El desafío, por cierto, no está en correr el velo de la belleza para descubrir lo que se oculta detrás, sino todo lo contrario. La cuestión es, por sobre todas las cosas, esforzarse por encontrar la belleza de cuanto nos rodea, a pesar de la hostilidad del mundo circundante.

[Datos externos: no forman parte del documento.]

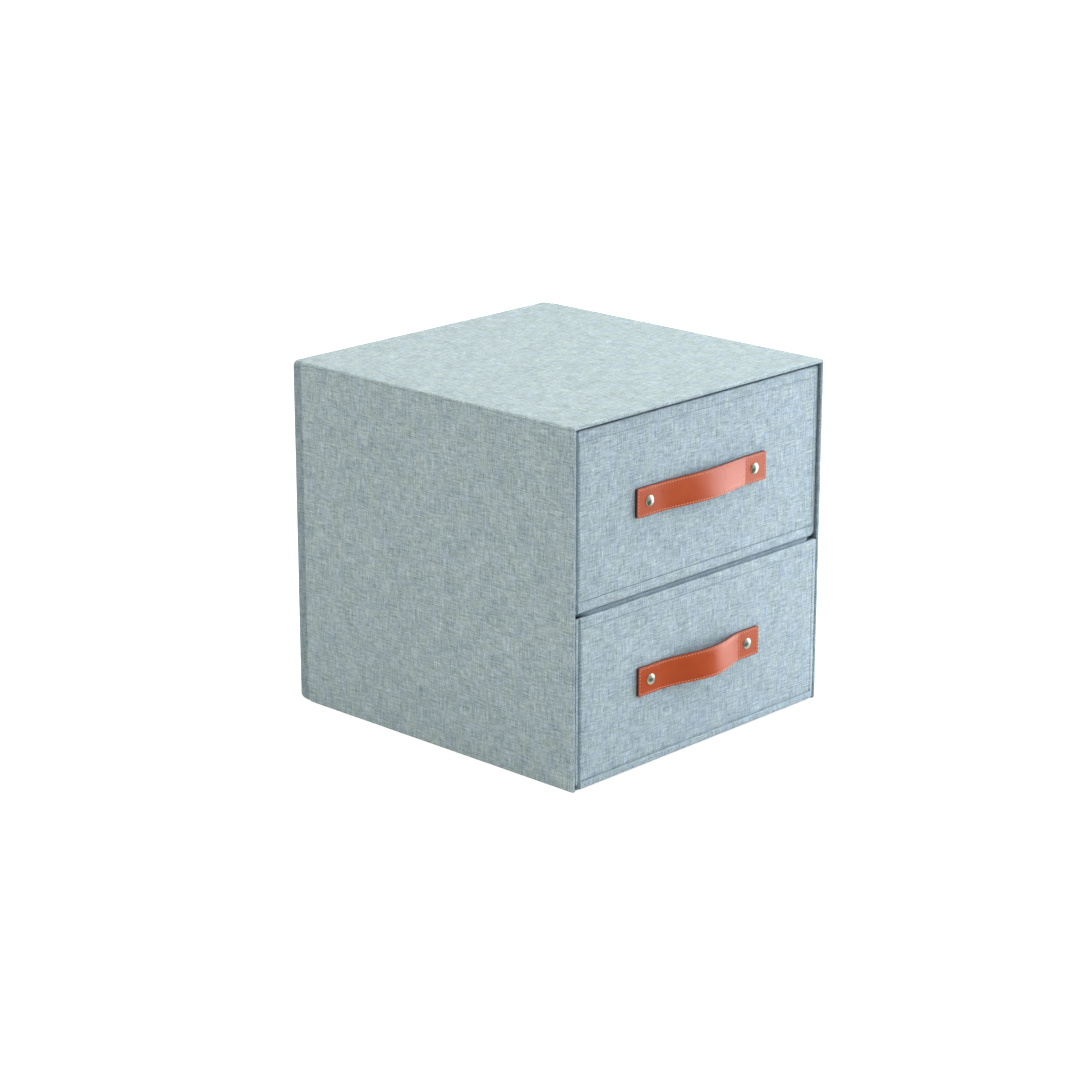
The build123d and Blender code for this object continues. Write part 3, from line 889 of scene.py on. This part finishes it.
def ply(strap, name, low, high, channel, node):
    """One leather ply: rounded in section, with dark cut sides."""
    near = [0.02, 0.15, 0.4, 0.7, 1.0, 1.5]
    stations = [strap.left + k * STRAP_CORNER_R for k in near]
    stations += spaced(strap.left + 2 * STRAP_CORNER_R, strap.right - 2 * STRAP_CORNER_R, PLY_STEP)
    stations += [strap.right - k * STRAP_CORNER_R for k in reversed(near)]
    sections = [ply_section(strap.half_width(x), low, high, channel) for x in stations]
    rings = [
        [strap.place(x, w, h) for w, h, _ in section] for x, section in zip(stations, sections)]
    points, faces = loft(rings, cap_first=True, cap_last=True)
    leather_ply = made(
        name, points, faces, [LEATHER, LEATHER_EDGE, CHANNEL_SHADE_LEATHER],
        strap.body, [node], sharp=80)
    edges = [edge for _, _, edge in sections[0]]
    size = len(edges)
    side = 2 * len(arc(3))  # points of a section in one of its cut sides
    for face in leather_ply.data.polygons:
        is_end = len(face.vertices) > 4
        if is_end or all(edges[v % size] for v in face.vertices):
            face.material_index = 1
            # painted shade: darker leather on the channel floors
            if not is_end and side < face.vertices[0] % size < size - side - 1:
                face.material_index = 2


def strap_stitches(strap):
    """The thread round a strap's face, and across it beside the right tab."""
    points, faces = [], []
    height = 2 * PLY - STITCH_SUNK
    half = strap.width / 2 - STITCH_INSET
    ends = (strap.left + STITCH_INSET, strap.right - STITCH_INSET)

    def along(w):
        return lambda k: (strap.place(ends[0] + (ends[1] - ends[0]) * k, w, height), FORWARD)

    def over(x):
        return lambda k: (strap.place(x, -half + 2 * half * k, height), FORWARD)

    lines = [along(-half), along(half), over(ends[0]), over(ends[1])]
    lines.append(over(strap.rivets[1] - CROSS_AT))
    for line in lines:
        stitch_row(points, faces, line, STITCH_PITCH, STITCH_LENGTH, STITCH_THREAD)
    made(strap.prefix + "_strap_thread", points, faces, [STRAP_THREAD], strap.body)


def turned(profile, middle, out):
    """Rings round an axis through middle: profile is (radius, height) along out."""
    across = out.orthogonal().normalized()
    other = out.cross(across)
    rings = []
    for radius, height in profile:
        rings.append([
            middle + out * height
            + (across * math.cos(t) + other * math.sin(t)) * radius
            for t in full_turn(RIVET_SIDES)])
    return loft(rings, cap_first=True, cap_last=True)


def rivets(strap):
    """Domed caps with a rolled rim on the strap, and flat flanges inside the drawer."""
    rise = CAP_H - CAP_RIM
    dome_r = (CAP_R ** 2 + rise ** 2) / (2 * rise)
    half_angle = math.asin((CAP_R - 0.45 * CAP_RIM) / dome_r)
    dome = [
        (dome_r * math.sin(half_angle * k), CAP_H - dome_r * (1 - math.cos(half_angle * k)))
        for k in (1.0, 0.85, 0.7, 0.55, 0.4, 0.25, 0.1, 0.02)]
    cap = [(CAP_R - 0.2 * MM, -0.05 * MM), (CAP_R, 0.15 * MM), (CAP_R, 0.35 * MM)] + dome
    flange = [(FLANGE_R - 0.15 * MM, 0.0), (FLANGE_R, 0.15 * MM), (FLANGE_R, 0.5 * MM),
              (FLANGE_R - 0.3 * MM, 0.75 * MM), (1.2 * MM, 0.8 * MM), (1.0 * MM, 0.55 * MM)]
    points, faces = [], []
    for x in strap.rivets:
        outside = Vector((x, strap.front - 2 * PLY, strap.middle.z))
        inside = Vector((x, strap.front + WALL, strap.middle.z))
        add(points, faces, *turned(cap, outside, FORWARD))
        add(points, faces, *turned(flange, inside, BACKWARD))
    made(strap.prefix + "_rivet_caps", points, faces, [NICKEL], strap.body,
         [strap.prefix + "_rivets"], sharp=60)


for prefix, crown, twist, soft in (
        ("upper", 3 * MM, 0.4, 0.35),
        ("lower", 8 * MM, 0.25, 0.5)):
    strap = Strap(prefix, crown, twist, soft)
    ply(strap, prefix + "_strap_back", 0.0, PLY, 0.0, prefix + "_handle_backing")
    ply(strap, prefix + "_strap_face", PLY, 2 * PLY, CHANNEL_DEPTH, prefix + "_handle_strap")
    strap_stitches(strap)
    rivets(strap)

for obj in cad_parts.values():
    obj.data.materials.clear()
    obj.data.materials.append(BOARD)


# ---- stage, light and camera -----------------------------------------------------------------
def white_to_rays(tree):
    """1 for camera, glossy and transmission rays, and 0 for the rest."""
    nodes, links = tree.nodes, tree.links
    rays = nodes.new("ShaderNodeLightPath")
    total = nodes.new("ShaderNodeMath")
    total.operation = "ADD"
    links.new(rays.outputs["Is Camera Ray"], total.inputs[0])
    links.new(rays.outputs["Is Glossy Ray"], total.inputs[1])
    every = nodes.new("ShaderNodeMath")
    every.operation = "ADD"
    every.use_clamp = True
    links.new(total.outputs[0], every.inputs[0])
    links.new(rays.outputs["Is Transmission Ray"], every.inputs[1])
    return every.outputs[0]


def make_world(level):
    """White for the camera and in the gloss, and a cool light of this level on the piece."""
    world = bpy.data.worlds.new("studio")
    world.use_nodes = True
    bpy.context.scene.world = world
    tree = world.node_tree
    background = tree.nodes["Background"]
    white = tree.nodes.new("ShaderNodeBackground")
    white.inputs["Strength"].default_value = 1.0
    white.inputs["Color"].default_value = (1, 1, 1, 1)
    background.inputs["Color"].default_value = (0.96, 0.98, 1.0, 1)
    background.inputs["Strength"].default_value = level
    mix = tree.nodes.new("ShaderNodeMixShader")
    tree.links.new(white_to_rays(tree), mix.inputs[0])
    tree.links.new(background.outputs[0], mix.inputs[1])
    tree.links.new(white.outputs[0], mix.inputs[2])
    tree.links.new(mix.outputs[0], tree.nodes["World Output"].inputs["Surface"])


def make_floor(size, lift):
    """A pale floor. A light of its own, that only camera and gloss see, brings it up to white."""
    mesh = bpy.data.meshes.new("floor")
    corners = [(-size, -size, 0), (size, -size, 0), (size, size, 0), (-size, size, 0)]
    mesh.from_pydata(corners, [], [(0, 1, 2, 3)])
    obj = bpy.data.objects.new("floor", mesh)
    bpy.context.scene.collection.objects.link(obj)
    material = bpy.data.materials.new("floor")
    material.use_nodes = True
    tree = material.node_tree
    bsdf = tree.nodes["Principled BSDF"]
    bsdf.inputs["Base Color"].default_value = (0.82, 0.82, 0.82, 1)
    bsdf.inputs["Roughness"].default_value = 0.9
    bsdf.inputs["Specular IOR Level"].default_value = 0.0
    bsdf.inputs["Emission Color"].default_value = (1, 1, 1, 1)
    strength = tree.nodes.new("ShaderNodeMath")
    strength.operation = "MULTIPLY"
    tree.links.new(white_to_rays(tree), strength.inputs[0])
    strength.inputs[1].default_value = lift
    tree.links.new(strength.outputs[0], bsdf.inputs["Emission Strength"])
    mesh.materials.append(material)


def make_lamp(name, place, aim, size, power, colour):
    """A rectangular lamp at a place, turned to its aim."""
    data = bpy.data.lights.new(name, "AREA")
    data.shape = "RECTANGLE"
    data.size, data.size_y = size
    data.energy = power
    data.color = colour
    obj = bpy.data.objects.new(name, data)
    obj.location = place
    obj.rotation_mode = "QUATERNION"
    obj.rotation_quaternion = (Vector(aim) - Vector(place)).to_track_quat("-Z", "Y")
    bpy.context.scene.collection.objects.link(obj)


def make_card(name, corners, glow):
    """A studio card that only gloss sees: black, or with a glow."""
    mesh = bpy.data.meshes.new(name)
    mesh.from_pydata(corners, [], [tuple(range(len(corners)))])
    obj = bpy.data.objects.new(name, mesh)
    bpy.context.scene.collection.objects.link(obj)
    material = bpy.data.materials.new(name)
    material.use_nodes = True
    bsdf = material.node_tree.nodes["Principled BSDF"]
    bsdf.inputs["Base Color"].default_value = (0.01, 0.01, 0.01, 1)
    bsdf.inputs["Specular IOR Level"].default_value = 0.0
    bsdf.inputs["Emission Color"].default_value = (1, 1, 1, 1)
    bsdf.inputs["Emission Strength"].default_value = glow
    mesh.materials.append(material)
    obj.visible_camera = False
    obj.visible_diffuse = False
    obj.visible_shadow = False


def floor_sector(begin, end, near, far, z):
    """A sector of floor before the front, between two bearings in degrees to its right."""
    corners = []
    for reach, bearings in ((near, (begin, end)), (far, (end, begin))):
        for bearing in bearings:
            turn = math.radians(bearing)
            corners.append((reach * math.sin(turn), CASE_LO.y - reach * math.cos(turn), z))
    return corners


def make_camera():
    """The photo's camera: CAMERA_DISTANCE from the case's middle, and shifted sideways and up."""
    turn, pitch = CAMERA_AZIMUTH, CAMERA_PITCH
    right = Vector((math.cos(turn), math.sin(turn), 0))
    back = Vector((
        math.sin(turn) * math.cos(pitch), -math.cos(turn) * math.cos(pitch), math.sin(pitch)))
    up = back.cross(right)
    centre = Vector((0, 0, CASE_H / 2))
    data = bpy.data.cameras.new("camera")
    data.sensor_width = CAMERA_SENSOR
    data.lens = CAMERA_LENS
    obj = bpy.data.objects.new("camera", data)
    obj.location = centre + back * CAMERA_DISTANCE + right * CAMERA_RIGHT + up * CAMERA_UP
    obj.rotation_mode = "QUATERNION"
    obj.rotation_quaternion = (-back).to_track_quat("-Z", "Y")
    bpy.context.scene.collection.objects.link(obj)
    bpy.context.scene.camera = obj


make_world(level=0.4)
make_floor(size=12.0, lift=0.7)
make_lamp("window", place=(1.05, -0.62, 0.5), aim=(0, -0.15, 0.15), size=(0.9, 1.0),
          power=16.6, colour=(0.93, 1.0, 1.11))
make_lamp("top", place=(0.1, 0.0, 1.8), aim=(0, 0, 0.3), size=(1.6, 1.6),
          power=20.5, colour=(1.0, 0.99, 0.86))
make_lamp("left", place=(-1.5, 0.1, 1.45), aim=(-0.15, 0, 0.2), size=(1.2, 1.2),
          power=10.5, colour=(1.0, 0.97, 0.84))
make_card("bright_card", floor_sector(58, 92, near=0.36, far=1.6, z=1 * MM), glow=5.6)
make_card("dark_card", floor_sector(-30, 50, near=0.1, far=2.2, z=1 * MM), glow=0.2)
make_card("flag", [(-1.5, -0.9, 0.5), (-0.3, -1.6, 0.5), (-0.3, -1.6, 1.7), (-1.5, -0.9, 1.7)],
          glow=0.1)
make_camera()
bpy.context.scene.view_settings.view_transform = "Standard"
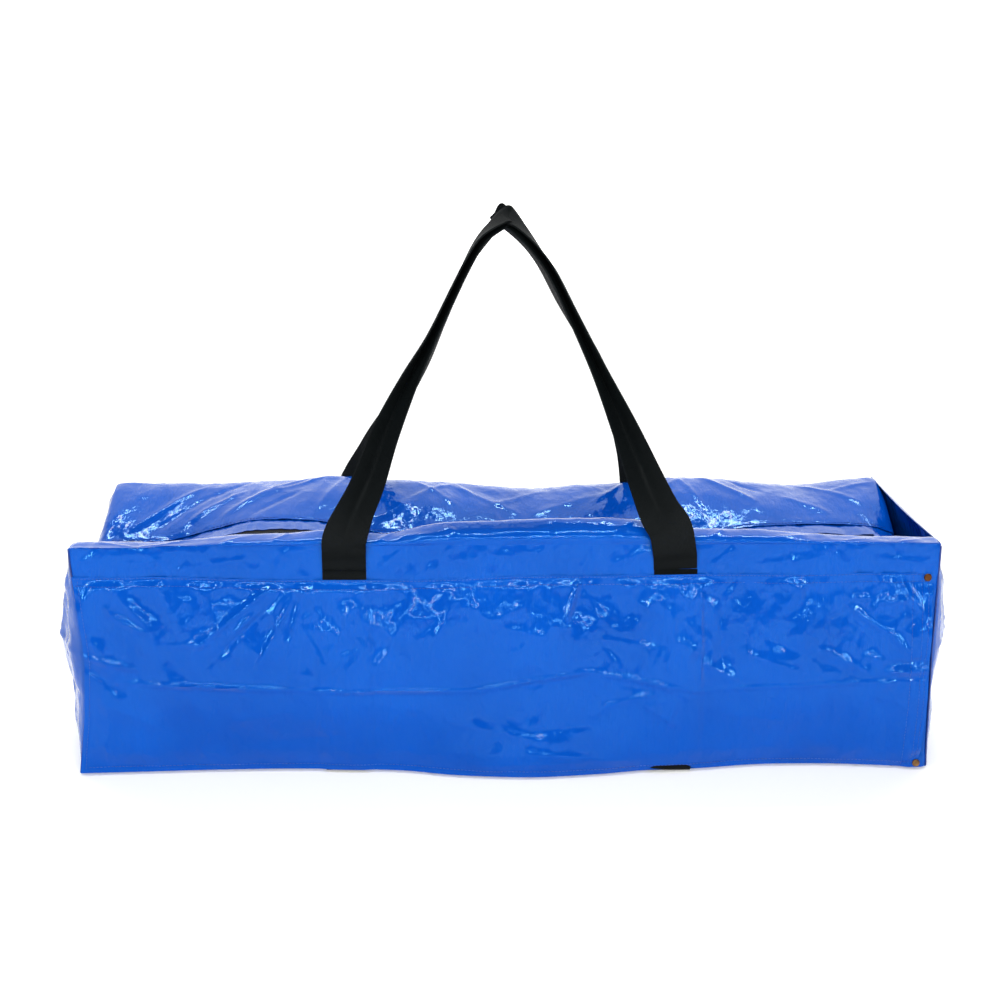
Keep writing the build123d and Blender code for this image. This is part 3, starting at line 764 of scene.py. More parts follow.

“Este mundo sólo está vacío para el que no sabe dirigir su libido a cosas y personas y hacerlas para él vivas y hermosas, pues la belleza no reside en efecto en las cosas, sino en el sentimiento que les asignamos” escribió Carl Jung en un texto de título profético: “La génesis del héroe”.

PERFIL

Katy Kelleher vive en un lugar apartado en los bosques de Maine, Estados Unidos, y escribe sobre arte, diseño, naturaleza y ciencia. Su trabajo ha aparecido en The New York Times, The Guardian, Vogue, Harper’s Bazaar y Jezabel, entre otros medios. Es colaboradora habitual en The Paris Review y durante varios años escribió una columna muy leída sobre los colores, Hue’s Hue. Algunos de sus ensayos han sido incluidos en antologías como Best American Food Writing y Best American Science and Nature Writing.